Other neighbors on the block relayed similar concerns –– although most were afraid to give their names out of fear of reprisal.

There was little sign of a shooting of five on 15th Street in the Ogontz section of Philadelphia the next morning. (Kimberly Paynter/WHYY)

Advocates for criminal justice reform say over-policing harms African-American communities. Others say that the recent standoff between a gunman and Philadelphia police exposed the deep rift in trust between cops and the communities they are meant to protect.

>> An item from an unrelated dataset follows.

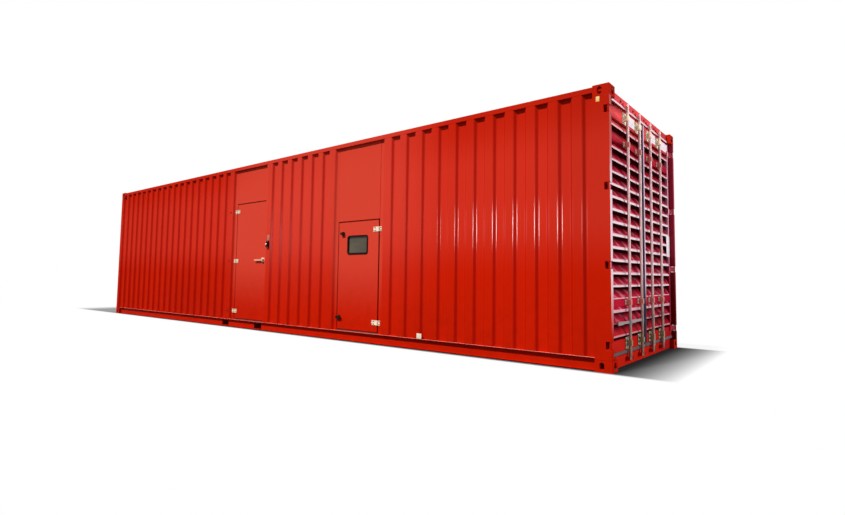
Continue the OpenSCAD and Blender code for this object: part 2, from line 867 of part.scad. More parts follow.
module closed_end_wall() {
    points = [for (k = [0 : end_recesses - 1]) let (y = inner_y - 30 - recess_w - k * end_pitch)
        each [[end_face, y + recess_w], [end_face + recess_depth, y + recess_w - recess_slope],
            [end_face + recess_depth, y + recess_slope], [end_face, y]]];
    color(red) difference() {
        translate([0, 0, rail_top]) linear_extrude(top_z - rail_top) polygon(concat(
            [[end_in, inner_y], [end_face, inner_y]], points,
            [[end_face, -inner_y], [end_in, -inner_y]]));
        block([end_face - cut, -intake_half, intake_z], [end_in + cut, intake_half, intake_top]);
    }
}

// One blade along Y from y0 to y1, its lip's lower edge at z, facing +X at x
module blade(x, y0, y1, z, rise) {
    top = min(rise, blade_rise);
    back = leaf_t - 6;
    slope_top = x - 2 - back * (top - blade_lip) / (blade_rise - blade_lip);
    translate([0, y1, z]) rotate([90, 0, 0]) linear_extrude(y1 - y0) polygon([
        [x - 2, 0], [x - 2, blade_lip], [slope_top, top], [slope_top - blade_t, top],
        [x - 2 - blade_t, blade_lip - 1], [x - 2 - blade_t, 0]]);
}

module intake_louvres() {
    bank_x = half_l - 12;
    color(dark_red) mirror([1, 0, 0]) union() {
        difference() {
            block([bank_x - leaf_t, -intake_half, intake_z], [bank_x, intake_half, intake_top]);
            block([bank_x - leaf_t - cut, -intake_half + intake_frame, intake_z + intake_frame],
                [bank_x + cut, intake_half - intake_frame, intake_top - intake_frame]);
        }
        for (k = [0 : intake_blades - 1])
            blade(bank_x, -intake_half + intake_frame - cut, intake_half - intake_frame + cut,
                intake_z + intake_frame + k * blade_pitch, blade_rise);
    }
}

// ---------- louvred leaves ----------

// The leaf on the near side, closed: y runs from -leaf_edge to -leaf_mid_gap
module leaf_panel() {
    field = [-leaf_edge + hinge_stile, -leaf_mid_gap - close_stile];
    difference() {
        block([leaf_in, -leaf_edge, leaf_z], [leaf_x, -leaf_mid_gap, leaf_top]);
        for (z = [[low_field_z, low_band_z], [main_field_z, upper_band_z],
                [upper_band_z + upper_band_h, top_panel_z]])
            block([leaf_in - cut, field[0], z[0]], [leaf_x + cut, field[1], z[1]]);
    }
}

arm_end = [leaf_x + 4, -leaf_edge + 5];
arm_dir = (arm_end - [pin_x, -pin_y]) / norm(arm_end - [pin_x, -pin_y]);
arm_side = 6 * [arm_dir[1], -arm_dir[0]];

module hinge_blade(z) {
    pin = [pin_x, -pin_y];
    translate([0, 0, z - eye_half]) linear_extrude(2 * eye_half) {
        polygon([pin + arm_side, pin - arm_side, arm_end - arm_side, arm_end + arm_side]);
        translate(pin) circle(r = eye_r, $fn = 48);
        translate([leaf_x - cut, -leaf_edge + 2]) square([8 + cut, 95]);
    }
}

module leaf_frame() {
    difference() {
        union() {
            leaf_panel();
            for (z = leaf_hinges) hinge_blade(z);
        }
        for (z = leaf_hinges) translate([pin_x, -pin_y, z])
            cylinder(h = 3 * eye_half, r = leaf_pin_r + 0.4, center = true, $fn = 48);
    }
}

main_top = upper_band_z - 64;              // lip of the highest full blade in each field
main_count = ceil((main_top - main_field_z + blade_lip) / blade_pitch);
low_top = low_band_z - 48;
low_count = floor((low_top - low_field_z) / blade_pitch) + 1;
slot_top = top_panel_z - 84;

module leaf_blades() {
    y0 = -leaf_edge + hinge_stile;
    y1 = -leaf_mid_gap - close_stile;
    difference() {
        union() {
            for (k = [0 : low_count - 1])
                blade(leaf_x, y0, y1, low_top - k * blade_pitch, low_band_z - low_top + k * blade_pitch);
            for (k = [0 : main_count])
                blade(leaf_x, y0, y1, main_top - k * blade_pitch,
                    upper_band_z - main_top + k * blade_pitch);
            for (k = [0, 1])
                blade(leaf_x, y0, y1, slot_top - k * blade_pitch, top_panel_z - slot_top + k * blade_pitch);
        }
        for (z = [[low_band_z, main_field_z], [upper_band_z, upper_band_z + upper_band_h]])
            block([leaf_in - cut, y0 - cut, z[0]], [leaf_x + cut, y1 + cut, z[1]]);
    }
}

module leaf_gasket() {
    color(rubber_grey) union() {
        block([leaf_x, -leaf_edge + 6, leaf_z], [leaf_x + 12, -leaf_mid_gap, leaf_z + 34]);
        block([leaf_x, -leaf_mid_gap - 30, leaf_z], [leaf_x + 12, -leaf_mid_gap, leaf_top]);
    }
}

// A saddle around a rod, on a base plate h high
module guide(y, z, h) {
    saddle = min(h, 56);
    difference() {
        union() {
            block([leaf_x, y - guide_w / 2, z - h / 2], [leaf_x + 6, y + guide_w / 2, z + h / 2]);
            block([leaf_x + 5, y - rod_r - 5, z - saddle / 2],
                [rod_x + rod_r + 3.4, y + rod_r + 5, z + saddle / 2]);
        }
        translate([rod_x, y, z]) cylinder(h = 2 * h, r = rod_r + rod_clear, center = true, $fn = 48);
    }
}

module leaf_guides() {
    color(zinc) for (y = [-rod_outer, -rod_inner]) {
        guide(y, top_panel_z + 4 + guide_h / 2, guide_h);
        guide(y, upper_band_z + upper_band_h / 2, band_guide_h);
        guide(y, low_band_z + low_band_h / 2, band_guide_h);
        guide(y, leaf_z + 40 + guide_h / 2, guide_h);
    }
}

module near_leaf_frame() {
    color(red) leaf_frame();
}

module near_leaf_blades() {
    color(red) leaf_blades();
}

module near_leaf_gasket() {
    leaf_gasket();
}

module near_leaf_guides() {
    leaf_guides();
}

module far_leaf_frame() {
    color(red) mirror([0, 1, 0]) leaf_frame();
}

module far_leaf_blades() {
    color(red) mirror([0, 1, 0]) leaf_blades();
}

module far_leaf_gasket() {
    mirror([0, 1, 0]) leaf_gasket();
}

module far_leaf_guides() {
    mirror([0, 1, 0]) leaf_guides();
}

module door_hinge_pins() {
    color(zinc) both_sides() for (z = leaf_hinges) translate([pin_x, -pin_y, z])
        cylinder(h = 4 * eye_half, r = leaf_pin_r, center = true, $fn = 48);
}

// ---------- locking gear ----------

keeper_z = [rail_lift + 48, top_z + header_lip_h];
keeper_h = 40;
handle_x = rod_x - 9;                      // inner face of the handles

module lock_keepers() {
    color(red) for (y = [-rod_outer, -rod_inner, rod_inner, rod_outer], z = keeper_z, s = [-1, 1])
        block([header_x, y + s * (keeper_gap + keeper_t / 2) - keeper_t / 2, z],
            [half_l - 8, y + s * (keeper_gap + keeper_t / 2) + keeper_t / 2, z + keeper_h]);
}

// A rod at y with a one-sided cam at each end, which points along side (1 is +Y)
module rod_with_cams(y, side) {
    z0 = keeper_z[0] + 2;
    z1 = keeper_z[1] + keeper_h - 2;
    translate([rod_x, y, z0]) cylinder(h = z1 - z0, r = rod_r, $fn = 48);
    tip = y + side * cam_reach;
    for (z = [keeper_z[0] + 8, keeper_z[1] + 8])
        block([rod_x - 8, min(y, tip), z], [rod_x + 8, max(y, tip), z + 24]);
}

module handle_hub(y, z) {
    translate([rod_x, y, z]) cylinder(h = 64, r = rod_r + 3, center = true, $fn = 48);
}

// The near leaf's handles lie level, towards the hinges
module level_handle(y) {
    handle_hub(y, handle_z);
    block([handle_x, y - handle_l, handle_z - 14], [handle_x + handle_t, y, handle_z + 14]);
    block([handle_x, y - handle_l, handle_z - grip_half],
        [handle_x + handle_t, y - handle_l + grip_l, handle_z + grip_half]);
    translate([handle_x, y - handle_l, handle_z]) rotate([0, 90, 0])
        cylinder(h = handle_t, r = grip_half, $fn = 40);
}

// The far leaf's handles hang beside their rods
module hanging_handle(y) {
    top = handle_z + 40;
    foot = top - handle_l - 30;
    out = y + 38;
    handle_hub(y, top);
    block([handle_x, y, top - 14], [handle_x + handle_t, y + 46, top + 14]);
    block([handle_x, out, foot], [handle_x + handle_t, out + 16, top + 14]);
    block([handle_x, out, foot], [handle_x + handle_t, out + 2 * grip_half, foot + grip_l]);
}

module lock_rod_1() {
    color(zinc) union() {
        rod_with_cams(-rod_outer, -1);
        level_handle(-rod_outer);
    }
}

module lock_rod_2() {
    color(zinc) union() {
        rod_with_cams(-rod_inner, -1);
        level_handle(-rod_inner);
    }
}

module lock_rod_3() {
    color(zinc) union() {
        rod_with_cams(rod_inner, 1);
        hanging_handle(rod_inner);
    }
}

module lock_rod_4() {
    color(zinc) union() {
        rod_with_cams(rod_outer, 1);
        hanging_handle(rod_outer);
    }
}

// ---------- what is drawn ----------

bottom_castings();
top_castings();
door_end_posts();
closed_end_posts();
bottom_side_rails();
top_side_rails();
door_header();
door_sill();
closed_end_rails();
cross_members();
fork_pockets();
floor_plate();
roof_panel();
near_wall_left();
near_wall_over_door_1();
near_wall_middle();
near_wall_over_door_2();
near_wall_right();
far_wall();
far_side_doors();
far_door_fittings();
closed_end_wall();
intake_louvres();
door_hinge_pins();
lock_keepers();
side_door_hinge_plates();
stop_box();
stop_button();
near_leaf_frame();
near_leaf_blades();
near_leaf_gasket();
near_leaf_guides();
far_leaf_frame();
far_leaf_blades();
far_leaf_gasket();
far_leaf_guides();
lock_rod_1();
lock_rod_2();
lock_rod_3();
lock_rod_4();
side_door_1();
door_1_fittings();
door_1_lever();
side_door_2();
window_rubber_frame();
window_glass();
door_2_fittings();
upper_latch();
lower_latch();
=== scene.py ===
import json
import math

import bmesh
import bpy
from mathutils import Matrix, Vector


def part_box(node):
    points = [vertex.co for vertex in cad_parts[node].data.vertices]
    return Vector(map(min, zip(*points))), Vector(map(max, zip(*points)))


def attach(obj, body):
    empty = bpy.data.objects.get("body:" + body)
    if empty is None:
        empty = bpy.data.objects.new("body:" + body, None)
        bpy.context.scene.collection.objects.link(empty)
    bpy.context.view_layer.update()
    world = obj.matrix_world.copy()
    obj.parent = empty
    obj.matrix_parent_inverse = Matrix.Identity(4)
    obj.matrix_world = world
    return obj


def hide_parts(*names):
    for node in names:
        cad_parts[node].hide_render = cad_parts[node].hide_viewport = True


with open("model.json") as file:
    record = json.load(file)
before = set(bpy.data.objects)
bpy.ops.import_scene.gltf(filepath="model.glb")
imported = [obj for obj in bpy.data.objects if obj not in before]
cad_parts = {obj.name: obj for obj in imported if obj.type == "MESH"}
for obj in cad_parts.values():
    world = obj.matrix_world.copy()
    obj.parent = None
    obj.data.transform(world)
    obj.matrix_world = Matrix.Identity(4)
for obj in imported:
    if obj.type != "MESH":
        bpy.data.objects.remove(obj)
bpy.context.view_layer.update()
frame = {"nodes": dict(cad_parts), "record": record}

bl_info = {
    "name": "Containerised generator set",
    "version": (1, 0, 0),
    "blender": (4, 5, 0),
    "location": "View3D > Sidebar > Genset",
    "description": "Dresses the packed enclosure of a diesel generator set",
    "category": "Object",
}

NODES = frame["nodes"]
ROOT = "root"
NEAR, FAR = "near_leaf", "far_leaf"
DOOR_1, DOOR_2 = "side_door_1", "side_door_2"

# ---------- where the pieces of the enclosure are ----------


def span(node):
    """The lowest and highest corner of a CAD node, as two vectors."""
    low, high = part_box(node)
    return Vector(low), Vector(high)


OUT_Y = span("top_castings")[0].y            # outer plane of the near long side
END_X = span("top_castings")[1].x            # outer plane of the louvred end
DOOR1_LOW, DOOR1_HIGH = span("side_door_1")
DOOR2_LOW, DOOR2_HIGH = span("side_door_2")
BAY_Y = DOOR1_LOW.y                          # outer plane of the doors and their bays
LEAF_TOP = span("near_leaf_frame")[1].z
LEAF_X = span("near_leaf_gasket")[0].x       # outer plane of the louvred leaves
HEADER_X = LEAF_X + 0.006                    # outer plane of the header
RAIL_Z = span("top_side_rails")[0].z         # underside of the top side rails
FOOT_Z = span("bottom_side_rails")[1].z      # top of the bottom side rails
SLOPE_Y = 1.201                              # half-way into the walls' corrugations
BAND_LOW, BAND_HIGH = (0.6, 0.76), (2.2, 2.45)  # heights of the guides on the two bands
MERGE = 1e-5                                 # vertices nearer than this are one
OUTWARD = 0.9                                # a normal past this share faces straight out
PLATE_PROUD, PLATE_SUNK = 0.0015, 0.001      # how far a plate stands out of its surface and goes in
PLATE_HEIGHT, PLATE_DROP = 0.115, 0.012      # height of the leaves' top plates, and room over them
BUTTON_RADIUS, BUTTON_HEIGHT = 0.014, 0.006  # low round bolts of the header and the near wall
HEADER_BOLT_Z, HEADER_BOLT_OFF = 2.84, 0.075  # height of its bolts, and how far beside the keepers
WALL_BOLT_OFF = 0.16                         # from the first door's hinges to the bolts beside them
GUIDE_SIDE, GUIDE_END = 0.014, 0.016         # from a guide's sides and ends to its bolts
GUIDE_FACE = 0.007                           # how far the guides' bolts stand off the leaves
HINGE_FACE = 0.0055                          # how far the hinges' screws stand off the bays
HINGE_INSET, PLATE_INSET = 0.014, 0.013      # from the edge of a hinge or its wall plate to a screw
SCREW_STEP, SCREW_RISE = 0.032, 0.018        # along a hinge, and up from its middle, to its screws

# ---------- tints of the enamel and the gear, and painted light and shade ---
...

But many older neighbors, like Southerland, were at a loss about how to otherwise stop the tide of violence.

Although year-to-date homicides are down from 2012, the homicide rate has inched upward from a historic low in 2014, and the number of non-fatal shootings has also increased slightly compared to last year. And these changes may feel more tangible in neighborhoods like Logan, where the Southerlands reside. These early quasi-suburban areas have seen sharp increases in both poverty and crime since the 1970s.

Diane Southerland’s daughter, Terry Sutherland, was partially paralyzed and immobilized by a stroke. She feels vulnerable in her own home and said she wishes she could live in a gated community.

She was unsure that an increased police presence could help, unsure anything could truly be done to quickly address gun violence.

“More police could help,” Terry Southerland said. “But look at what happened. Some people don’t even care about shooting at the police.”